The outcome of the case may call into question ASIC’s long-standing policy (which is outlined in Information Sheet 251 and ASIC Regulatory Guide 36) that the authorised representation exemption is only available to persons acting as an “agent” of the AFSL holder, but cannot be relied upon if the person is acting as a “principal” (i.e., by actually offering or issuing the particular product). The decision will likely impact ASIC’s future approach to the application of the exemptions and the interpretation of CAR agreements.

Beyond its potential implications to crypto wallet offerings, but noting that because BPS admitted the wallet was a financial product the case has limited impact in that regard, the Federal Court’s decision is a useful reminder to licence holders and their authorised representatives to review the scope of their CAR or Intermediary agreements very carefully and ensure they understand the language of the contract.

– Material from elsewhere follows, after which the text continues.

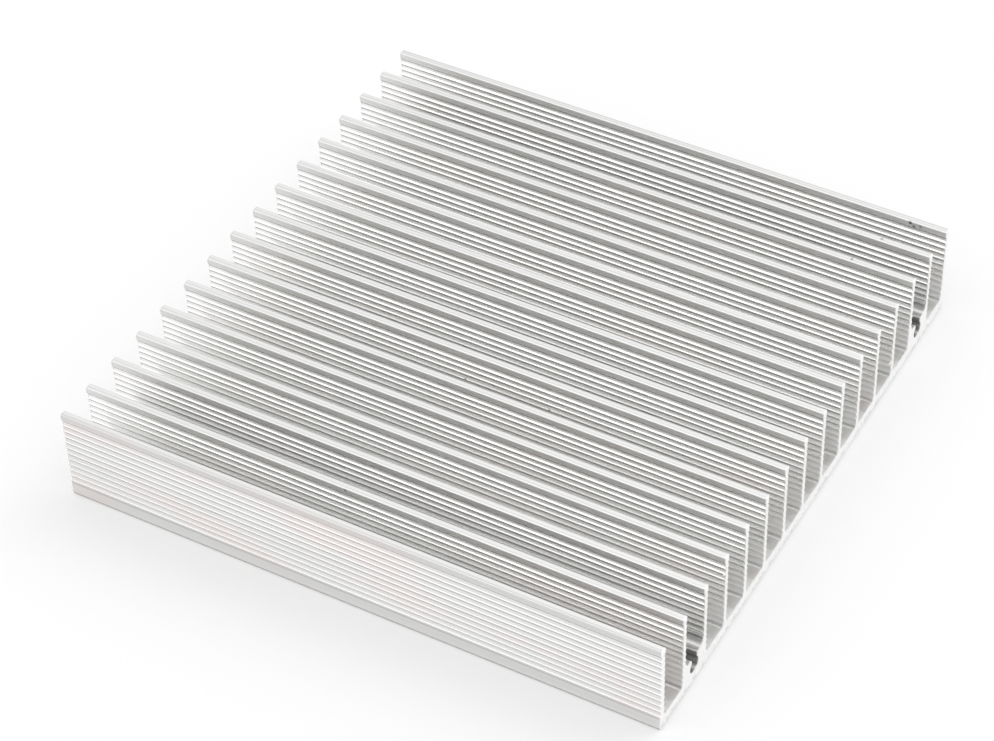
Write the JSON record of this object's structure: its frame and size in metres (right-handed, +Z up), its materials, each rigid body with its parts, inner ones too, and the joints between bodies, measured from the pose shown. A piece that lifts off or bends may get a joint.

Authorised representatives should take care to ensure that their CAR Agreement properly covers the financial services they are providing and that they are indeed exempt from holding an AFSL themselves. Given the serious consequences of carrying on an unlicensed financial services business, and the approach of ASIC in looking closely at crypto financial service providers, it will often be prudent to seek external legal advice on the drafting of the relevant agreements to ensure your CAR is roadworthy. Is it is time to book your CAR in for a service?